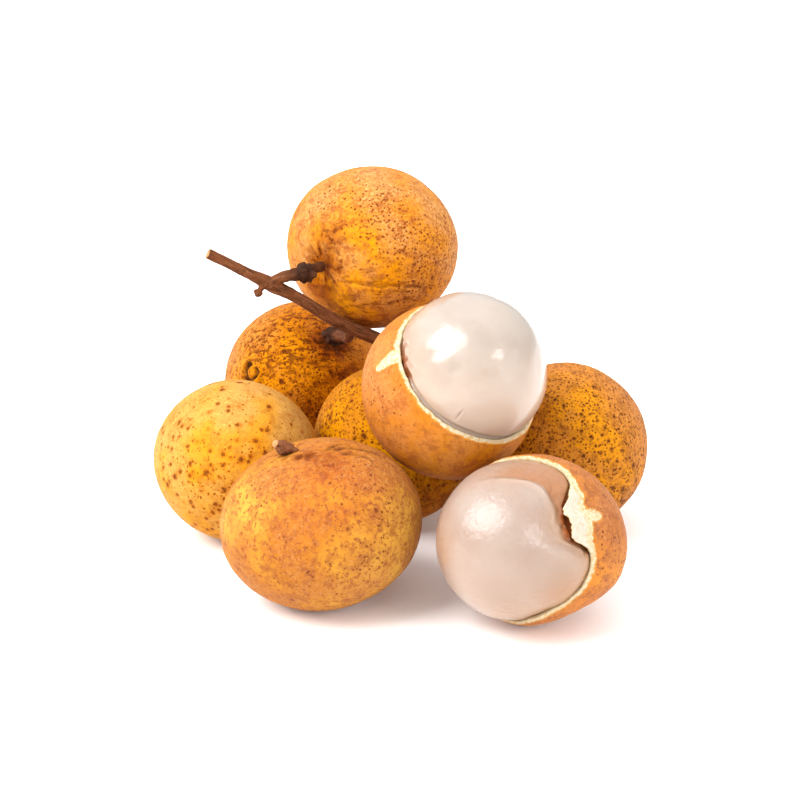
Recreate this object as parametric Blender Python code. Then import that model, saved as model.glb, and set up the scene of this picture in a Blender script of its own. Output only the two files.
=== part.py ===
"""A bunch of longans on a table: six whole fruits, two half-peeled ones and the twig that carries them.

Units are metres and +Z is up. The origin is on the table, in the middle of the space that the bunch takes.
Four of the whole fruits still hang on the twig. The front and left ones have broken off, each with the
stump of its stalk, and both peeled ones lie loose: the lower one on the table, the upper one on top of
the front, centre and lower fruits.
"""
import math

import bmesh
import bpy
from mathutils import Matrix, Vector, noise

MM = 0.001

FIT_GAP = 0.3 * MM
# The further gap under the end of a stalk that meets its fruit at a slant.
SLANT_GAP = 0.25 * MM

# Whole fruits: a thin leathery rind, slightly lumpy, with a shallow dimple where the stalk goes in.
FRUIT_SEGMENTS = 28
FRUIT_RINGS = 16
LUMP_SIZE = 11 * MM
LUMP_HEIGHT = 0.28 * MM
DIMPLE_WIDTH = math.radians(17)

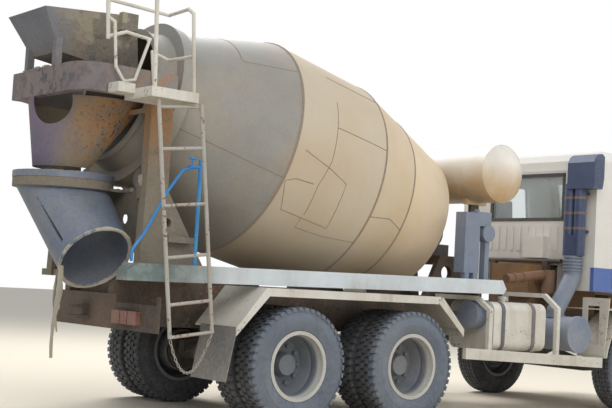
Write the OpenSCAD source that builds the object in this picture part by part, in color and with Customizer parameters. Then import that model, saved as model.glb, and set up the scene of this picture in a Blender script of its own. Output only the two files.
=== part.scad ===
// Concrete mixer truck: a tilted drum on a six wheel, three axle cab-over chassis.
// X points forward, Y to the truck's left, Z up, in millimetres.
// Lengths along X are measured from the rearmost axle, then shifted so that the
// whole truck stands with its origin at the middle of its footprint.

/* [Running gear] */
// distance from the rearmost axle to the middle axle
tandem = 1350; // [1300:10:1420]
// distance from the rearmost axle to the front axle
front_axle_x = 4900; // [4800:10:5000]
// outer radius of every tyre
tyre_r = 510; // [500:1:520]
// width of one tyre
tyre_w = 270; // [250:1:280]
// outer radius of the rim flange
rim_r = 305; // [300:1:310]
// distance from the centre line to the middle of the outer rear tyre
rear_track_y = 1090; // [1085:1:1100]
// distance from the centre line to the middle of a front tyre
front_track_y = 1020; // [1010:1:1030]
// distance from a front tyre's middle plane in to its steering pivot
king_in = 120; // [115:1:125]

/* [Chassis] */
// distance from the centre line to the outer face of a frame rail
rail_y = 430; // [420:1:440]
// height of the underside of the frame rails
rail_z = 780; // [770:5:800]
// depth of a frame rail
rail_h = 270; // [250:5:280]
// depth of the mixer's own frame on top of the rails
sub_h = 120; // [100:5:130]
// distance of the frame's rear face behind the rearmost axle
frame_back = 1420; // [1380:10:1460]
// distance of the bumper's rear face ahead of the rearmost axle
bumper_x = 5980; // [5975:1:6010]
// depth of the bumper from back to front
bumper_d = 160; // [140:5:180]

/* [Drum] */
// tilt of the drum's axis, front end down
drum_tilt = 13.7; // [13:0.1:14.2]
// place of the drum's mouth along the truck
mouth_x = -1290; // [-1300:5:-1280]
// height of the middle of the drum's mouth
mouth_z = 2795; // [2790:5:2810]
// radius of the drum's mouth
mouth_r = 590; // [580:5:600]
// largest radius of the drum
drum_r = 1050; // [1020:5:1060]
// length of the rear cone
rear_cone = 1300; // [1260:10:1340]
// length of the middle barrel
barrel = 1060; // [1020:10:1100]
// length of the front cone
front_cone = 1210; // [1180:10:1240]
// radius of the drum where the front cone ends
nose_r = 745; // [720:5:760]
// radius of the ring that runs on the rollers
ring_r = 760; // [750:5:765]

/* [Cab] */
// distance of the cab's rear wall ahead of the rearmost axle
cab_back = 4250; // [4240:5:4270]
// half the width of the cab
cab_y = 1000; // [990:5:1010]
// height of the cab's floor pan, underside
cab_z = 1320; // [1310:5:1330]
// height of the cab's roof
roof_z = 2890; // [2850:5:2920]
// thickness of the cab's walls and doors
wall = 50; // [40:1:55]

/* [Rear end] */
// distance of the chute's swivel axis behind the rearmost axle
chute_back = 1730; // [1725:5:1745]
// outer radius of the chute's bowl at its rim
bowl_r = 430; // [425:5:435]
// height of the bowl's rim
bowl_z = 2040; // [2030:5:2050]
// distance of the hopper's rear lip behind the rearmost axle
hopper_back = 2180; // [2175:5:2200]
// height of the ladder platform
deck_z = 2700; // [2690:5:2710]

/* [Tanks] */
// outer radius of the water tank
water_r = 300; // [280:5:310]
// half the length of the water tank over its domed ends
water_y = 1020; // [980:10:1040]

/* [Hidden] */
$fn = 48;

// gap left round a moving piece and round a turning shaft
gap = 6;
shaft_gap = 1;
// middle of the truck from bumper to hopper lip
x_mid = (bumper_x + bumper_d - hopper_back) / 2;
// heights that follow from the frame
rail_top = rail_z + rail_h;
sub_top = rail_top + sub_h;
// spacing of a twin pair and the plane where its two discs meet
twin = tyre_w + 50;
inner_track_y = rear_track_y - twin;
disc_y = rear_track_y - twin / 2;
// stations along the drum's axis
seam_rear = rear_cone;
seam_front = rear_cone + barrel;
nose = seam_front + front_cone;
ring_at = 250;
ring_w = 120;
roller_r = 110;
roller_turn = 35;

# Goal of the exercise
In the listing above, find the line with "Write the OpenSCAD" and the line with "king_in = 120; // [115:1:125]", then print exactly those lines and every line between them.

# Completed task
Write the OpenSCAD source that builds the object in this picture part by part, in color and with Customizer parameters. Then import that model, saved as model.glb, and set up the scene of this picture in a Blender script of its own. Output only the two files.
=== part.scad ===
// Concrete mixer truck: a tilted drum on a six wheel, three axle cab-over chassis.
// X points forward, Y to the truck's left, Z up, in millimetres.
// Lengths along X are measured from the rearmost axle, then shifted so that the
// whole truck stands with its origin at the middle of its footprint.

/* [Running gear] */
// distance from the rearmost axle to the middle axle
tandem = 1350; // [1300:10:1420]
// distance from the rearmost axle to the front axle
front_axle_x = 4900; // [4800:10:5000]
// outer radius of every tyre
tyre_r = 510; // [500:1:520]
// width of one tyre
tyre_w = 270; // [250:1:280]
// outer radius of the rim flange
rim_r = 305; // [300:1:310]
// distance from the centre line to the middle of the outer rear tyre
rear_track_y = 1090; // [1085:1:1100]
// distance from the centre line to the middle of a front tyre
front_track_y = 1020; // [1010:1:1030]
// distance from a front tyre's middle plane in to its steering pivot
king_in = 120; // [115:1:125]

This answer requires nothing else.